The Book Jam Blog
Read our latest reviews
Good news -- once again, we asked our our favorite booksellers at The Norwich Bookstore to review their favorite books from their reading thus far this autumn. Great news -- this list is by no means the extent of their recommendations. So, if you like what you see here, view their staff reviews here, or better yet visit them in person. And, THANK YOU Norwich Bookstore staff for always providing great books for us to read and to give.

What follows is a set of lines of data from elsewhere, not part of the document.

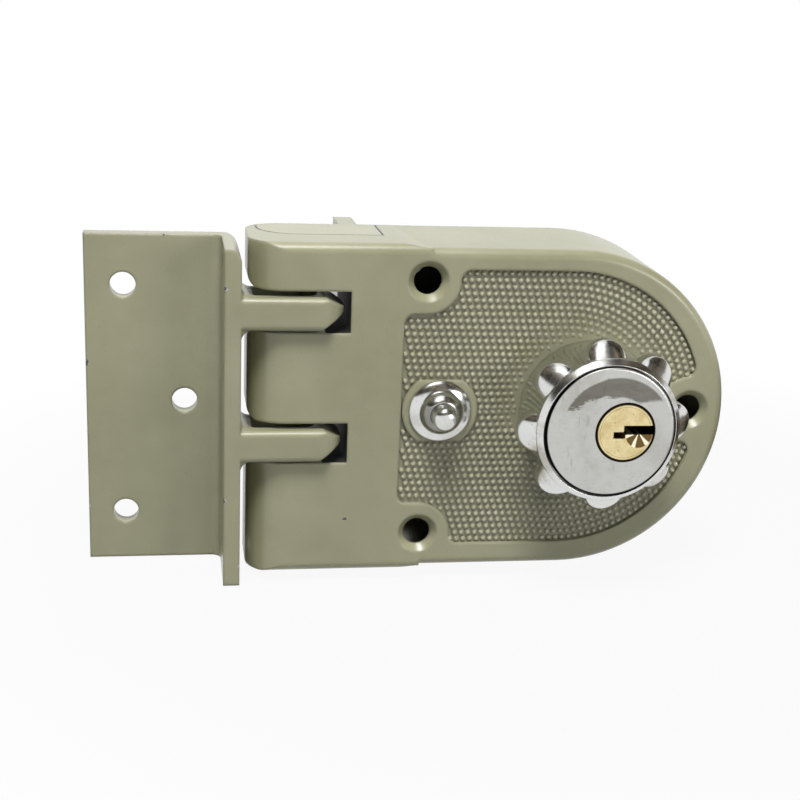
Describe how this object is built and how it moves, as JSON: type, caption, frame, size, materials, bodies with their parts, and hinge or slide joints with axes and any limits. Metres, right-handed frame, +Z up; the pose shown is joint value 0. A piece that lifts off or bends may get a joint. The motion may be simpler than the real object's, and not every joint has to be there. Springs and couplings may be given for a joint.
{
  "type": "surface-mounted interlocking deadlock with strike",
  "caption": "Surface-mounted interlocking deadlock in grey-green enamel: case with door-edge flange, lobed knob carrying a key cylinder, push button, and an angle strike with two eyelets.",
  "frame": {"origin": "centre of the tailpiece bore, on the knob axis in the plane of the door face", "axes": "+X to the round end of the case, away from the strike; +Y into the door, the front faces -Y; +Z up"},
  "size_m": [0.1594, 0.0684, 0.0848],
  "materials": {
    "enamel": "satin",
    "casting": "matte",
    "plated": "polished",
    "face_metal": "brushed",
    "steel": "satin",
    "plug_brass": "satin",
    "bush_brass": "satin"
  },
  "bodies": {
    "case": {"case_cover": "enamel", "back_plate": "casting", "back_screws": "steel", "edge_flange": "casting", "guide_studs": "steel", "knob_bush": "bush_brass", "button_bezel": "plated", "button_nut": "steel", "button_spring": "steel"},
    "knob": {"turn_knob": "plated", "knob_clip": "steel", "drive_hub": "steel", "cylinder_body": "face_metal", "cylinder_screws": "steel", "driver_pins": "steel", "pin_springs": "steel", "pin_cover": "bush_brass"},
    "plug": {"key_plug": "plug_brass", "bottom_pins": "bush_brass"},
    "slide": {"lock_slide": "steel"},
    "carrier": {"bolt_carrier": "steel", "upper_bolt": "steel", "lower_bolt": "steel", "bolt_rivets": "steel"},
    "button": {"button_plunger": "plated", "button_clip": "steel"},
    "strike": {"strike": "enamel"}
  },
  "joints": [
    {"name": "knob_turn", "type": "hinge", "parent": "case", "child": "knob", "pos_m": [0, -0.03, 0], "axis": [0, 1, 0], "range_deg": [0, 90]},
    {"name": "bolt_throw", "type": "slide", "parent": "case", "child": "carrier", "axis": [0, 0, 1], "range_m": [0, 0.014]},
    {"name": "key_turn", "type": "hinge", "parent": "knob", "child": "plug", "pos_m": [0.0036, -0.035, 0], "axis": [0, -1, 0], "range_deg": [0, 90]},
    {"name": "lock_throw", "type": "slide", "parent": "knob", "child": "slide", "axis": [-1, 0, 0], "range_m": [0, 0.002]},
    {"name": "button_push", "type": "slide", "parent": "case", "child": "button", "axis": [0, 1, 0], "range_m": [0, 0.004], "stiffness_N_per_m": 120, "springref_m": -0.002, "deforming": ["button_spring"]},
    {"name": "strike_slide", "type": "slide", "parent": "case", "child": "strike", "axis": [0, 1, 0], "range_m": [0, 0.045]}
  ],
  "couplings": [
    {"joint": "bolt_throw", "follows": "knob_turn", "m_per_rad": 0.0089127},
    {"joint": "lock_throw", "follows": "key_turn", "m_per_rad": 0.0012732}
  ]
}
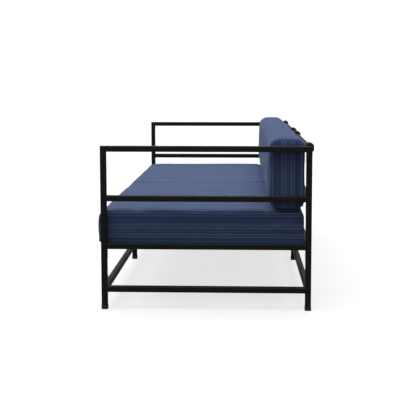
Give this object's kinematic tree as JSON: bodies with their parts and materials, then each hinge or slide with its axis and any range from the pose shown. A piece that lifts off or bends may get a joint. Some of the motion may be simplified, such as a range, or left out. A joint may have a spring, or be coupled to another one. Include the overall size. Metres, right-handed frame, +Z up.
{
  "type": "outdoor daybed sofa",
  "caption": "Long low square-tube daybed sofa on legs, with open tube arms and back, boxed seat cushions and standing back cushions strapped to the top rail.",
  "frame": {"origin": "on the floor, below the middle of the sofa's overall box", "axes": "+X along the length towards the sitter's left, +Y towards the back, +Z up; the sitter faces -Y"},
  "size_m": [1.832, 0.88, 0.711],
  "materials": {
    "frame_coat": "satin",
    "foot_cap": "matte",
    "bolt": "satin",
    "insert_nut": "satin",
    "cushion_fabric": "matte",
    "foam": "matte",
    "zip_tape": "matte",
    "zip_metal": "satin",
    "webbing": "matte"
  },
  "bodies": {
    "frame": {"left_front_leg": "frame_coat", "left_rear_leg": "frame_coat", "left_arm_top_rail": "frame_coat", "left_arm_lower_rail": "frame_coat", "left_seat_end_rail": "frame_coat", "left_foot_rail": "frame_coat", "right_front_leg": "frame_coat", "right_rear_leg": "frame_coat", "right_arm_top_rail": "frame_coat", "right_arm_lower_rail": "frame_coat", "right_seat_end_rail": "frame_coat", "right_foot_rail": "frame_coat", "front_seat_rail": "frame_coat", "rear_seat_rail": "frame_coat", "back_lower_rail": "frame_coat", "back_top_rail": "frame_coat", "back_post_lower": "frame_coat", "back_post_upper": "frame_coat", "middle_front_leg": "frame_coat", "middle_rear_leg": "frame_coat", "middle_seat_rail": "frame_coat", "middle_foot_rail": "frame_coat", "front_stretcher_left": "frame_coat", "front_stretcher_right": "frame_coat", "rear_stretcher_left": "frame_coat", "rear_stretcher_right": "frame_coat", "seat_slats_left": "frame_coat", "seat_slats_right": "frame_coat", "rail_end_plates": "frame_coat", "middle_plates": "frame_coat", "left_front_foot": "foot_cap", "left_rear_foot": "foot_cap", "right_front_foot": "foot_cap", "right_rear_foot": "foot_cap", "middle_front_foot": "foot_cap", "middle_rear_foot": "foot_cap", "frame_bolts": "bolt", "middle_bolts": "bolt", "insert_nuts": "insert_nut", "strap_outer_left": "webbing", "strap_inner_left": "webbing", "strap_inner_right": "webbing", "strap_outer_right": "webbing"},
    "seat_cushion_left": {"seat_cover_left": "cushion_fabric", "seat_foam_left": "foam", "seat_zip_left": "zip_tape"},
    "seat_slider_left": {"seat_zip_slider_left": "zip_metal"},
    "seat_cushion_right": {"seat_cover_right": "cushion_fabric", "seat_foam_right": "foam", "seat_zip_right": "zip_tape"},
    "seat_slider_right": {"seat_zip_slider_right": "zip_metal"},
    "back_cushion_left": {"back_cover_left": "cushion_fabric", "back_foam_left": "foam", "back_zip_left": "zip_tape"},
    "back_slider_left": {"back_zip_slider_left": "zip_metal"},
    "back_cushion_right": {"back_cover_right": "cushion_fabric", "back_foam_right": "foam", "back_zip_right": "zip_tape"},
    "back_slider_right": {"back_zip_slider_right": "zip_metal"}
  },
  "joints": [
    {"name": "seat_pull_out_left", "type": "slide", "parent": "frame", "child": "seat_cushion_left", "axis": [0, -1, 0], "range_m": [0, 0.9]},
    {"name": "seat_zip_left", "type": "slide", "parent": "seat_cushion_left", "child": "seat_slider_left", "axis": [-1, 0, 0], "range_m": [0, 0.7]},
    {"name": "seat_pull_out_right", "type": "slide", "parent": "frame", "child": "seat_cushion_right", "axis": [0, -1, 0], "range_m": [0, 0.9]},
    {"name": "seat_zip_right", "type": "slide", "parent": "seat_cushion_right", "child": "seat_slider_right", "axis": [1, 0, 0], "range_m": [0, 0.7]},
    {"name": "back_lift_off_left", "type": "slide", "parent": "frame", "child": "back_cushion_left", "axis": [0, 0, 1], "range_m": [0, 0.32]},
    {"name": "back_zip_left", "type": "slide", "parent": "back_cushion_left", "child": "back_slider_left", "axis": [-1, 0, 0], "range_m": [0, 0.7]},
    {"name": "back_lift_off_right", "type": "slide", "parent": "frame", "child": "back_cushion_right", "axis": [0, 0, 1], "range_m": [0, 0.32]},
    {"name": "back_zip_right", "type": "slide", "parent": "back_cushion_right", "child": "back_slider_right", "axis": [1, 0, 0], "range_m": [0, 0.7]}
  ]
}
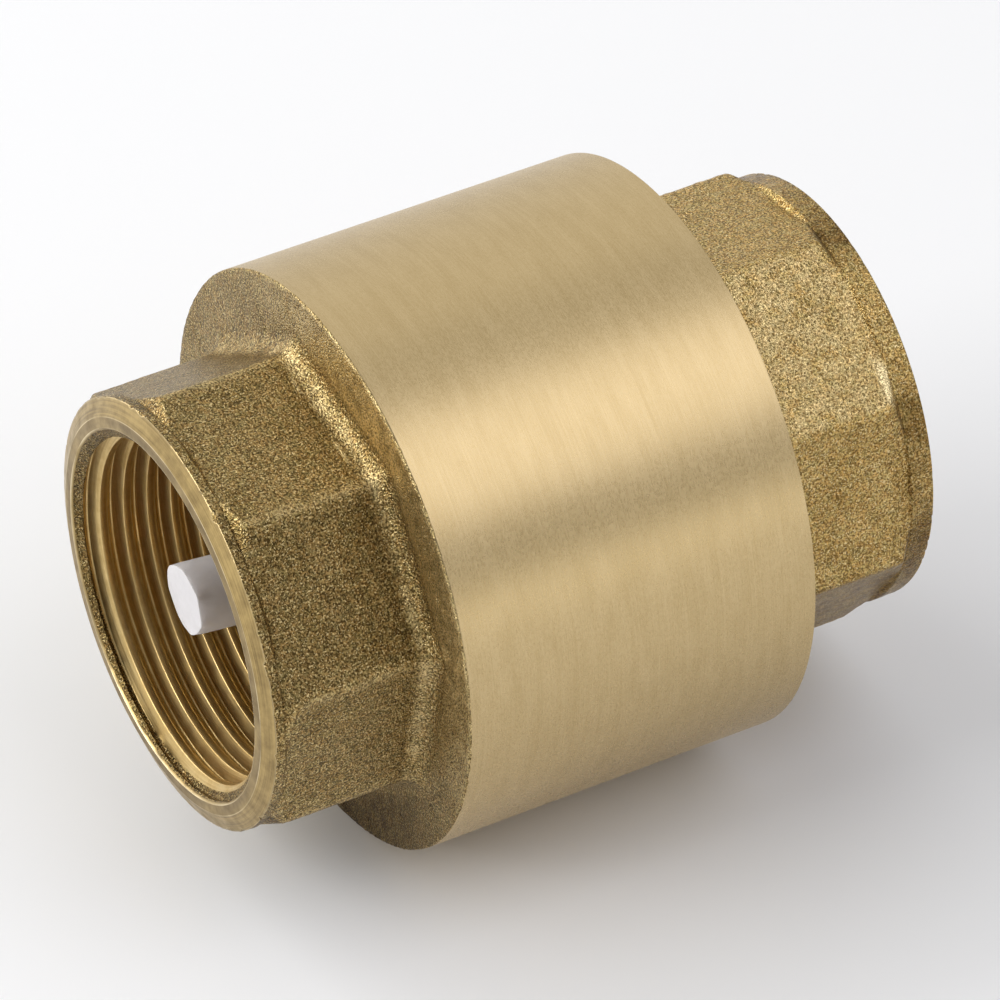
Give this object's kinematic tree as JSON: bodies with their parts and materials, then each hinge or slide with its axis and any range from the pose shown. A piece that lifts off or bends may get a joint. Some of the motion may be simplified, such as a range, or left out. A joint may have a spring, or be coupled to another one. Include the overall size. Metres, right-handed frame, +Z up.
{
  "type": "inline spring check valve",
  "caption": "Inline spring check valve: a spring closes a sealed poppet against a seat, so water passes one way between two threaded ports.",
  "frame": {"origin": "middle of the flow axis, halfway between the two port faces", "axes": "+X along the flow axis towards the inlet port, -X towards the outlet port, +Z up with the valve lying on its barrel"},
  "size_m": [0.052, 0.0414, 0.0414],
  "materials": {
    "brass_body": "turned satin barrel, sand-cast grain elsewhere",
    "brass_cap": "sand-cast grain with turned rim and thread",
    "acetal": "satin moulded acetal",
    "nbr": "matt moulded rubber",
    "spring_steel": "drawn stainless wire"
  },
  "bodies": {
    "housing": {"valve_body": "brass_body", "end_cap": "brass_cap", "cap_o_ring": "nbr", "closing_spring": "spring_steel"},
    "poppet_assembly": {"poppet": "acetal", "poppet_seal": "nbr", "seal_retainer": "acetal"}
  },
  "joints": [
    {"name": "poppet_slide", "type": "slide", "parent": "housing", "child": "poppet_assembly", "axis": [-1, 0, 0], "range_m": [0, 0.006], "stiffness_N_per_m": 250, "springref_m": -0.006, "deforming": ["closing_spring"]}
  ]
}
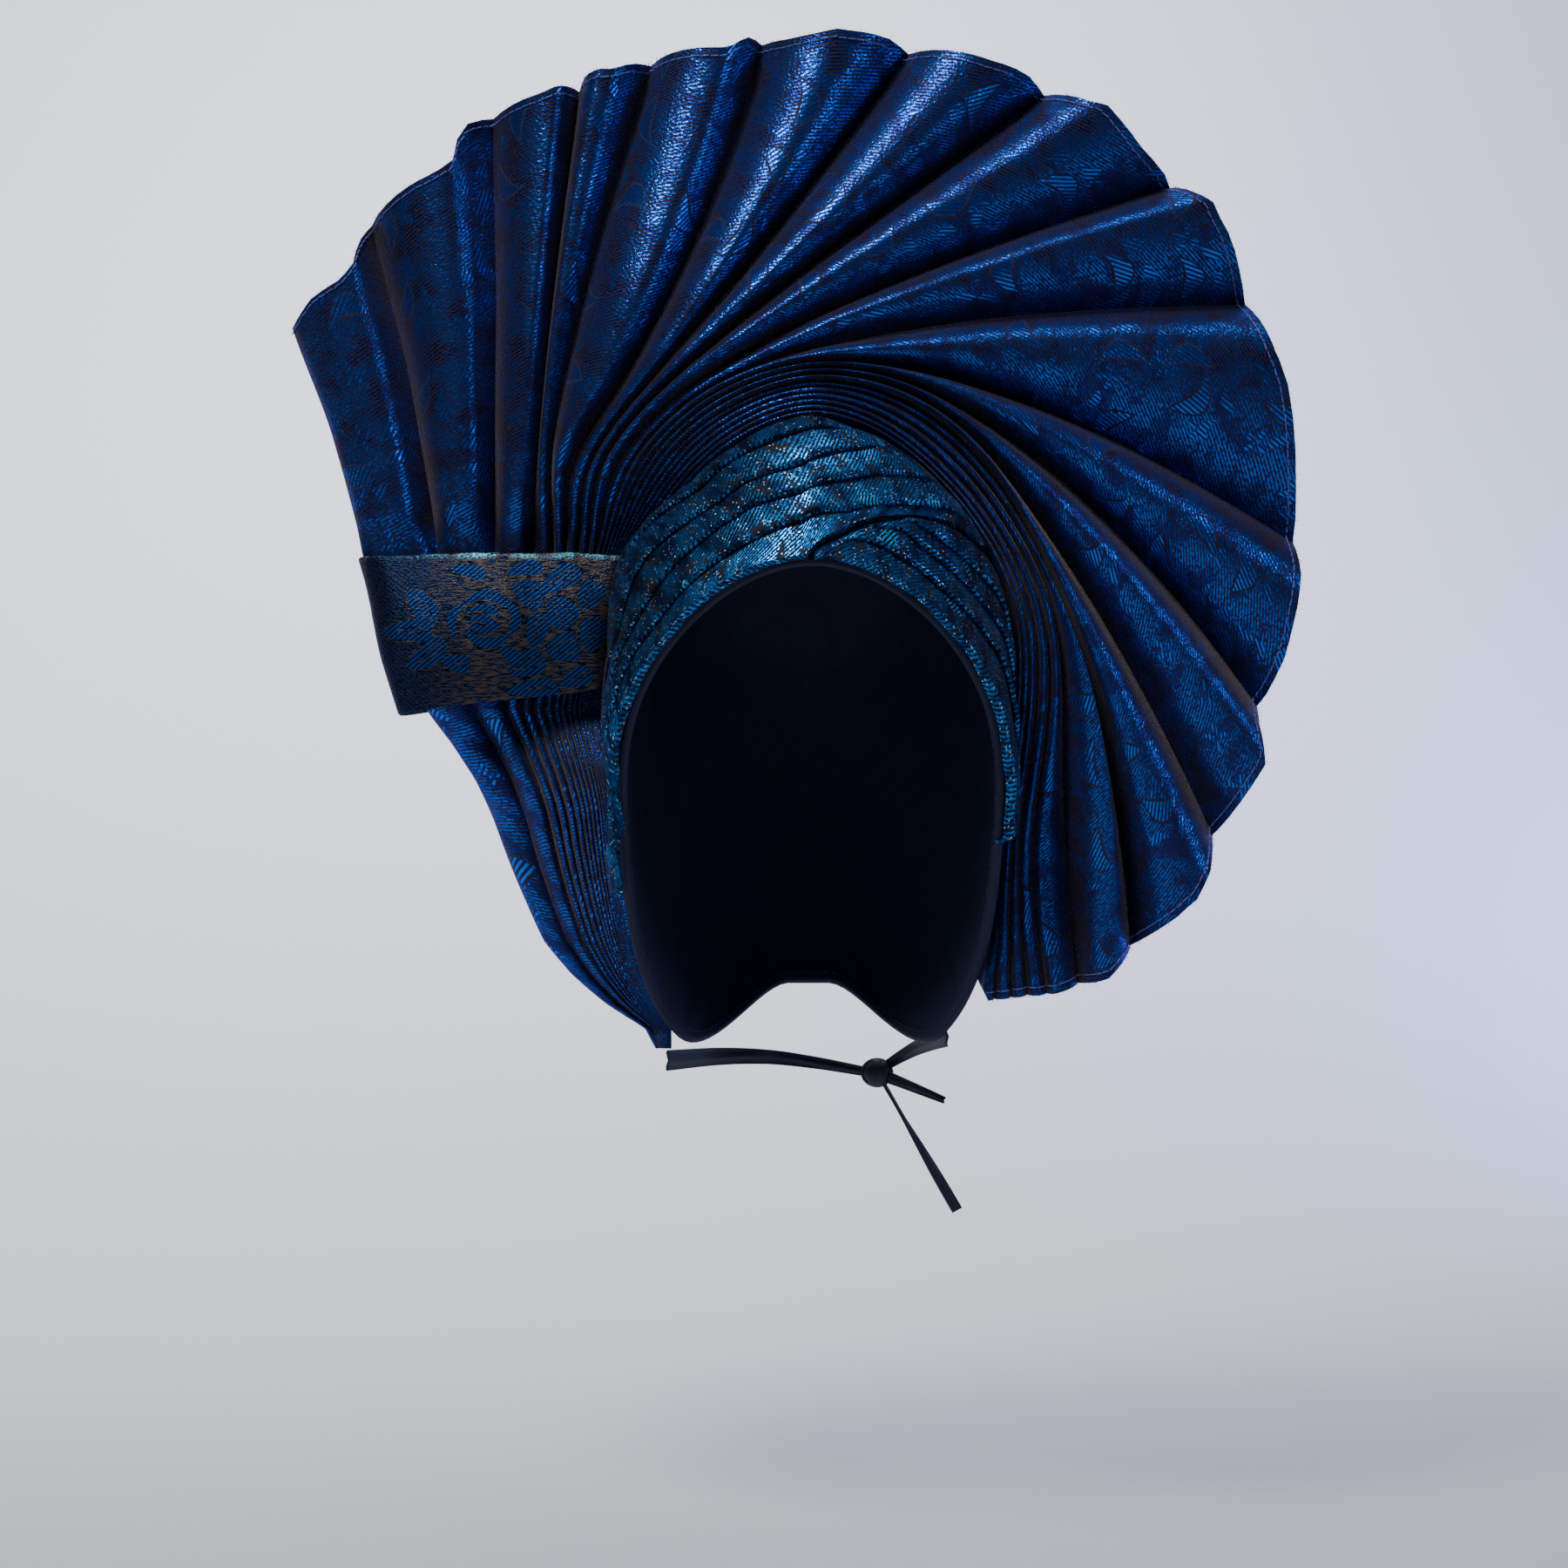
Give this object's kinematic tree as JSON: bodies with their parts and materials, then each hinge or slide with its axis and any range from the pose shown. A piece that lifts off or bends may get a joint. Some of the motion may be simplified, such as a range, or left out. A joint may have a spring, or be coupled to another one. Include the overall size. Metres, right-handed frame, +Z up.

Tell Me Who We Were: Stories by Kate McQuade (2019). McQuade’s connected stories, centering around the lives of girls who once attended boarding school together, kept me intrigued and curious. As each story started, I made a game of guessing which girl was the focus and who the narrator might be. We see them as women, girls, teens, elderly, mothers, daughters, friends, lovers, and wives. The incident with their teacher is a point of connection and here are the spokes spinning out from the hub. Nothing in nature is permanent, neither are books. These images are ethereal, try and wrap your arms around them and they billow like smoke. The glimpses are haunting and gauzy, and some are based in myths and fairytales. In these pages you will stumble across crows, trees, taxidermy, secrets, lies, and the freedom of summer. Reading one is like letting the peach juice run down your chin. ~ Selected by Beth.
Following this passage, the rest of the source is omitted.